■ Problem to solve: Return, exactly as written, the run of lines that begins at the line containing "translate([side * (bud_width" and ends at the line containing "before = set(bpy.data.objects)". Nothing outside that run belongs in the answer.

■ Information provided:

* START *

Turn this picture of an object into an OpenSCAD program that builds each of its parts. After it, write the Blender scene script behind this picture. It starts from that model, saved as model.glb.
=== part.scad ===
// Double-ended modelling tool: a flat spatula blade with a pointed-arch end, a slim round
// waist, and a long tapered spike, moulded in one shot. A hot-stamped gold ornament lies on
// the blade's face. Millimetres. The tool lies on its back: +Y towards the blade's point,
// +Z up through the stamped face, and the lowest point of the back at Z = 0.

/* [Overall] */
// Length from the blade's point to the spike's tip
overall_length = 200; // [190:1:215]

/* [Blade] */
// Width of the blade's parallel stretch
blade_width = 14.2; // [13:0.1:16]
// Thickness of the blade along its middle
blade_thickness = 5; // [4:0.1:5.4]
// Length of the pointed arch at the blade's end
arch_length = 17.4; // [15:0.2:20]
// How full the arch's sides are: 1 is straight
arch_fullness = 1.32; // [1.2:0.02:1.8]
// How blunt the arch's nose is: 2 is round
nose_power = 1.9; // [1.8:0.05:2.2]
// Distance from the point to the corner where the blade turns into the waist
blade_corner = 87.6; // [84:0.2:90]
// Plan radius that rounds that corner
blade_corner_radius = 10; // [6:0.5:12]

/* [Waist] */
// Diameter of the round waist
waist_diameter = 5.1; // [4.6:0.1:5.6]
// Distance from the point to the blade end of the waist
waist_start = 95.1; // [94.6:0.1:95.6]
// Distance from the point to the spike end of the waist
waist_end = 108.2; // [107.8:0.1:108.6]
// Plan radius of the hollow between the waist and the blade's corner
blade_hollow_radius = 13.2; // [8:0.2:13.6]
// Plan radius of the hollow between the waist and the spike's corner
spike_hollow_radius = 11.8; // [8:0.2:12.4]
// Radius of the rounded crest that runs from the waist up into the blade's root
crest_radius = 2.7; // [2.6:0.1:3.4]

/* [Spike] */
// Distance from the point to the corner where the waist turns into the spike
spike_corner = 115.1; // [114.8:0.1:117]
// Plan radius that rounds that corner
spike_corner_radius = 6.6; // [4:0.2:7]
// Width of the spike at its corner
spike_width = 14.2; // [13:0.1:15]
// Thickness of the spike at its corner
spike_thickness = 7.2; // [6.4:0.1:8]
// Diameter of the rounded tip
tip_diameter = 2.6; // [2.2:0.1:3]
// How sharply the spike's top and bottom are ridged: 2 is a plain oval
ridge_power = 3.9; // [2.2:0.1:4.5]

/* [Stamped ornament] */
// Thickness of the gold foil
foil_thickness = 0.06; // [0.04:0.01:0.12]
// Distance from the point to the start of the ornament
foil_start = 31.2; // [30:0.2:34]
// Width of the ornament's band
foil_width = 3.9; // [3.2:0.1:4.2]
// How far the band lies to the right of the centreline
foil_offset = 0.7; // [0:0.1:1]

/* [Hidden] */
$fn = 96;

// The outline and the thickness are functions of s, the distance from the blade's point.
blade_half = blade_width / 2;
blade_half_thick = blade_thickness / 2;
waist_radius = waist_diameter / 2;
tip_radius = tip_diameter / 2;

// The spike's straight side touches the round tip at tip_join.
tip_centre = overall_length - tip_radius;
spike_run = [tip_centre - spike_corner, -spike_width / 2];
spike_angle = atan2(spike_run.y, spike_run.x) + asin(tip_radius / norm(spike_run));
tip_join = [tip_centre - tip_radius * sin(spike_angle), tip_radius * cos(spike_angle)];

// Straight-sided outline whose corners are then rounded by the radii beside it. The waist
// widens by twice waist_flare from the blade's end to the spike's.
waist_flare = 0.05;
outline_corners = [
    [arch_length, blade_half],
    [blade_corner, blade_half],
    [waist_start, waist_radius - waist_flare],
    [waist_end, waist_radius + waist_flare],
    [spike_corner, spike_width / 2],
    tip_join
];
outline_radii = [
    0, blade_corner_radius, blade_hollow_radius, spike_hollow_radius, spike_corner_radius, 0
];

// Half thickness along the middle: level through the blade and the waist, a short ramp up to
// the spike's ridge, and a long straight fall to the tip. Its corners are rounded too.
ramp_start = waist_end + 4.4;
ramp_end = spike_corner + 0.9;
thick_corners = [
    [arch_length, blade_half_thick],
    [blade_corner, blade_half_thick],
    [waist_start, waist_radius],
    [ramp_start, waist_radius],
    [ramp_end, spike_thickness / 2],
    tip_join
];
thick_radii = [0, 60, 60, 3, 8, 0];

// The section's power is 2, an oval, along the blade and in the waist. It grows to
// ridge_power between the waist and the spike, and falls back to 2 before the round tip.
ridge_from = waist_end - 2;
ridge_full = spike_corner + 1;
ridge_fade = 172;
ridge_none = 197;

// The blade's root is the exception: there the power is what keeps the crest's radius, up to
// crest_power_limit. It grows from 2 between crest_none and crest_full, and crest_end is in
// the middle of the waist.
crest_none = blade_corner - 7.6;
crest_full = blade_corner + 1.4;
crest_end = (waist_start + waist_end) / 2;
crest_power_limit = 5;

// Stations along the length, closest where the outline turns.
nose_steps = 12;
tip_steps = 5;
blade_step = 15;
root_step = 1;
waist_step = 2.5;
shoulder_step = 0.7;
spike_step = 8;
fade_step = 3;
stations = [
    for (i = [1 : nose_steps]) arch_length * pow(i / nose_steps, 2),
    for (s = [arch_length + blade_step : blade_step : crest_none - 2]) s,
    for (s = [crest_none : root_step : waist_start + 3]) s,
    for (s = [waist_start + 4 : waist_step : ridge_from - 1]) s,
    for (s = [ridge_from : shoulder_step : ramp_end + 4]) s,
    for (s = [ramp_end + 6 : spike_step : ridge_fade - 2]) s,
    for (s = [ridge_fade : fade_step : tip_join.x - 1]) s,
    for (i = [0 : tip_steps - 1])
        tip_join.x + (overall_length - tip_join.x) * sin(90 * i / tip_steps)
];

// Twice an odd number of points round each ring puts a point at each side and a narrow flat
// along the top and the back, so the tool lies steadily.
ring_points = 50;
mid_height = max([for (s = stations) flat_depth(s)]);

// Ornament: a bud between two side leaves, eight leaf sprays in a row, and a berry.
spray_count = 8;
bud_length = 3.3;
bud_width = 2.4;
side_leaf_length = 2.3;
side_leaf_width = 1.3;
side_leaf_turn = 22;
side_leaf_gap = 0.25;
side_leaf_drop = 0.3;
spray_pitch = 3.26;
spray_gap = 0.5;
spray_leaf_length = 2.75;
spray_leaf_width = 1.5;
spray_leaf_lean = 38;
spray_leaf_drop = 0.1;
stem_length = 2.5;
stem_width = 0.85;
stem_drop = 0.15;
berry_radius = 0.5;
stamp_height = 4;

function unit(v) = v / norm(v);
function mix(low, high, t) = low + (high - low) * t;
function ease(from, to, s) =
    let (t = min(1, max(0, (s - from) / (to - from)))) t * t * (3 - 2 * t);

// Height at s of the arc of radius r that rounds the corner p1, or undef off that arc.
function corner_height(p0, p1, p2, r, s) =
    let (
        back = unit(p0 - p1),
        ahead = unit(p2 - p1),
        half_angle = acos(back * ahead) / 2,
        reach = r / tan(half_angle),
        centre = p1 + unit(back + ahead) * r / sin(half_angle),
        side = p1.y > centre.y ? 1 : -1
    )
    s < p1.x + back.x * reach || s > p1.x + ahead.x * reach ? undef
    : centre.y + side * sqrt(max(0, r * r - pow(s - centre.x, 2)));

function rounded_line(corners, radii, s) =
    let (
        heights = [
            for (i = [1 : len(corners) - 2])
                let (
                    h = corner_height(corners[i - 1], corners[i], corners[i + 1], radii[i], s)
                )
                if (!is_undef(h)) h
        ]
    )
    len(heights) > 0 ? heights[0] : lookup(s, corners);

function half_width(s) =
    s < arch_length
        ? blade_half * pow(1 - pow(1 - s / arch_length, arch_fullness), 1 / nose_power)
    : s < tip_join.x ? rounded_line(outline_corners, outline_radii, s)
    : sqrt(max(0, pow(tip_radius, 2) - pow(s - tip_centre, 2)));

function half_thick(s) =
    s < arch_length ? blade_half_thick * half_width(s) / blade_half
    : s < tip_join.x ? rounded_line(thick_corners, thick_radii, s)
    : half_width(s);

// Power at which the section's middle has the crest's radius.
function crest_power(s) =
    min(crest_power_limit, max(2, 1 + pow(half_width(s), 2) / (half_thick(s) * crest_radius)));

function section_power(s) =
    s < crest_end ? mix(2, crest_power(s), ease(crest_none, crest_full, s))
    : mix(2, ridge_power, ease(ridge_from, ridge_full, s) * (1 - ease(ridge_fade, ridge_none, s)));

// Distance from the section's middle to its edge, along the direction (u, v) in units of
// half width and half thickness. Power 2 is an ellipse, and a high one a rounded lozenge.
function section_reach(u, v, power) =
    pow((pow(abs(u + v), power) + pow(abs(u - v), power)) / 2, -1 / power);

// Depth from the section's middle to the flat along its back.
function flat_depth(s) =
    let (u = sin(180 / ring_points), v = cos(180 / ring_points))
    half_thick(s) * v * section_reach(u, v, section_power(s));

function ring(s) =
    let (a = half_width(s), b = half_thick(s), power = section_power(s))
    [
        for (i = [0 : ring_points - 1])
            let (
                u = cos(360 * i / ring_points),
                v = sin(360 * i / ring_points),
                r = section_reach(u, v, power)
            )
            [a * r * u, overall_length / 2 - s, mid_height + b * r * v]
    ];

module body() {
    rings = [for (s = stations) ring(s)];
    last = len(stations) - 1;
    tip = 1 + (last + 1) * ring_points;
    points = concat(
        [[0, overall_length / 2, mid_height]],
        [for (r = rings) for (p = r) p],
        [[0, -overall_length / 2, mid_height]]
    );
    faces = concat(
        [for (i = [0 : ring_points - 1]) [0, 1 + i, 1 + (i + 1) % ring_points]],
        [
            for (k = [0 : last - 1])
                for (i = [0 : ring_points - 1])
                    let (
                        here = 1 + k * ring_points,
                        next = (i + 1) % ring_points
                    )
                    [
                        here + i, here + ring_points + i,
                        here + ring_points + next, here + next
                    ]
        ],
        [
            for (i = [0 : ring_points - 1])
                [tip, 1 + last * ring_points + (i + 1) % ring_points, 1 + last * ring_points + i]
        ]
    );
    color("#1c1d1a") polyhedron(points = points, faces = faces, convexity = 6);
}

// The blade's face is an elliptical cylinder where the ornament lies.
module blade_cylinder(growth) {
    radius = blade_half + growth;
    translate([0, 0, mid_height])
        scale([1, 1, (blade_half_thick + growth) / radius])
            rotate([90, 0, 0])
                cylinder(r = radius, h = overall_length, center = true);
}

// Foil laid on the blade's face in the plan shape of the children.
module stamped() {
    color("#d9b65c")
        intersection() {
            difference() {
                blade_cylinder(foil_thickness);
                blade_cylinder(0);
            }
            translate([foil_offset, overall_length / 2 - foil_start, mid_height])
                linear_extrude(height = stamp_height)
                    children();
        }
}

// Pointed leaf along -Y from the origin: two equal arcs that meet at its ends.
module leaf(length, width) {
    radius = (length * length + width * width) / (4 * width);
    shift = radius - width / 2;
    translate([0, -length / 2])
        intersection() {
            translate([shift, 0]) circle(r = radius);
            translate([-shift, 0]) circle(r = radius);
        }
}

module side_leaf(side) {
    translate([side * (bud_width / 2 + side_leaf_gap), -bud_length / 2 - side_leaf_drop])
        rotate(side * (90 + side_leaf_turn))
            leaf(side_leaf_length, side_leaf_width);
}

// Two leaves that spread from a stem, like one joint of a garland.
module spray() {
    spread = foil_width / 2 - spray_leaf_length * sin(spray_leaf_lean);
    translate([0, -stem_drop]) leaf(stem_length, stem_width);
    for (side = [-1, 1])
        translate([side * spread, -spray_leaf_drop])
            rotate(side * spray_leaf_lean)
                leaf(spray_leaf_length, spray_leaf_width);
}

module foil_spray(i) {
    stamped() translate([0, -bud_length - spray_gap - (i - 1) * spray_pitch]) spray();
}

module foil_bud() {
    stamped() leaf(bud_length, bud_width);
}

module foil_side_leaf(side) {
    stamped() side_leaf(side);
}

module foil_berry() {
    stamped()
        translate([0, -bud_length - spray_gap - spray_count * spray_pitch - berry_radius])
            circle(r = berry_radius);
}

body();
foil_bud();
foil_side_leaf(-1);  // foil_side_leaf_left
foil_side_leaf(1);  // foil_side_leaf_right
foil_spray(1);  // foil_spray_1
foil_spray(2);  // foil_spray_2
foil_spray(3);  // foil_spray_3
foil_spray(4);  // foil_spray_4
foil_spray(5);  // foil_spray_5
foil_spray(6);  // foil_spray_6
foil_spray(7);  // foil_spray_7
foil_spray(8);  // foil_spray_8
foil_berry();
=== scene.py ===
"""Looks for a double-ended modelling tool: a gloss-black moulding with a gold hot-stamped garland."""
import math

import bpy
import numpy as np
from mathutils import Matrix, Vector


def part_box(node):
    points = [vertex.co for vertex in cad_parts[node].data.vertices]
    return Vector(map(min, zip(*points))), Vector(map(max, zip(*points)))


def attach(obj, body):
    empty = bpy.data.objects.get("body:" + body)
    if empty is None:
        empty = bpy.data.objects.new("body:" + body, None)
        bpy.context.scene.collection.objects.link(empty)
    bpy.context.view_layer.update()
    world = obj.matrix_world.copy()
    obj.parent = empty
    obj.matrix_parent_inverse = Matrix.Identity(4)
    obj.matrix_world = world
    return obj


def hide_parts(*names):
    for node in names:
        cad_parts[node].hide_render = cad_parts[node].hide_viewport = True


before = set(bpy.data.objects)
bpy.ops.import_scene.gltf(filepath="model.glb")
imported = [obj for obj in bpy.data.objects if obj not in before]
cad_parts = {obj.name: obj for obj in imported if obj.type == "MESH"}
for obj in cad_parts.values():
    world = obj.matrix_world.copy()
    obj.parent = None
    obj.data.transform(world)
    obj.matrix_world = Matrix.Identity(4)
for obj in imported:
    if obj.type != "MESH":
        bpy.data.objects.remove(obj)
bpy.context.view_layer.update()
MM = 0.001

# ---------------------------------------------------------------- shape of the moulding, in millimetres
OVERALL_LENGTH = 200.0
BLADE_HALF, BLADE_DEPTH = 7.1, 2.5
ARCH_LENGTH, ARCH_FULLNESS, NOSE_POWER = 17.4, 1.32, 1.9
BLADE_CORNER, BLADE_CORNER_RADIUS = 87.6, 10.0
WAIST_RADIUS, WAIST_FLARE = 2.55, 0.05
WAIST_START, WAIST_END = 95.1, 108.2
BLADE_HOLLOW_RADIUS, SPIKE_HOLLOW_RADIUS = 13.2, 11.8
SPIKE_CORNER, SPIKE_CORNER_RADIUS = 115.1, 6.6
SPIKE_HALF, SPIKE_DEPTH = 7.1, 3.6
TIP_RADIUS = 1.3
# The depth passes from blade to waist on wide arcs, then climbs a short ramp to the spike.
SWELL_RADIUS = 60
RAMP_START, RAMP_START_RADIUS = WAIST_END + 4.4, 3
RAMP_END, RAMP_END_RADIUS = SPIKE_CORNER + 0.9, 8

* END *

■ Task output:
    translate([side * (bud_width / 2 + side_leaf_gap), -bud_length / 2 - side_leaf_drop])
        rotate(side * (90 + side_leaf_turn))
            leaf(side_leaf_length, side_leaf_width);
}

// Two leaves that spread from a stem, like one joint of a garland.
module spray() {
    spread = foil_width / 2 - spray_leaf_length * sin(spray_leaf_lean);
    translate([0, -stem_drop]) leaf(stem_length, stem_width);
    for (side = [-1, 1])
        translate([side * spread, -spray_leaf_drop])
            rotate(side * spray_leaf_lean)
                leaf(spray_leaf_length, spray_leaf_width);
}

module foil_spray(i) {
    stamped() translate([0, -bud_length - spray_gap - (i - 1) * spray_pitch]) spray();
}

module foil_bud() {
    stamped() leaf(bud_length, bud_width);
}

module foil_side_leaf(side) {
    stamped() side_leaf(side);
}

module foil_berry() {
    stamped()
        translate([0, -bud_length - spray_gap - spray_count * spray_pitch - berry_radius])
            circle(r = berry_radius);
}

body();
foil_bud();
foil_side_leaf(-1);  // foil_side_leaf_left
foil_side_leaf(1);  // foil_side_leaf_right
foil_spray(1);  // foil_spray_1
foil_spray(2);  // foil_spray_2
foil_spray(3);  // foil_spray_3
foil_spray(4);  // foil_spray_4
foil_spray(5);  // foil_spray_5
foil_spray(6);  // foil_spray_6
foil_spray(7);  // foil_spray_7
foil_spray(8);  // foil_spray_8
foil_berry();
=== scene.py ===
"""Looks for a double-ended modelling tool: a gloss-black moulding with a gold hot-stamped garland."""
import math

import bpy
import numpy as np
from mathutils import Matrix, Vector


def part_box(node):
    points = [vertex.co for vertex in cad_parts[node].data.vertices]
    return Vector(map(min, zip(*points))), Vector(map(max, zip(*points)))


def attach(obj, body):
    empty = bpy.data.objects.get("body:" + body)
    if empty is None:
        empty = bpy.data.objects.new("body:" + body, None)
        bpy.context.scene.collection.objects.link(empty)
    bpy.context.view_layer.update()
    world = obj.matrix_world.copy()
    obj.parent = empty
    obj.matrix_parent_inverse = Matrix.Identity(4)
    obj.matrix_world = world
    return obj


def hide_parts(*names):
    for node in names:
        cad_parts[node].hide_render = cad_parts[node].hide_viewport = True


before = set(bpy.data.objects)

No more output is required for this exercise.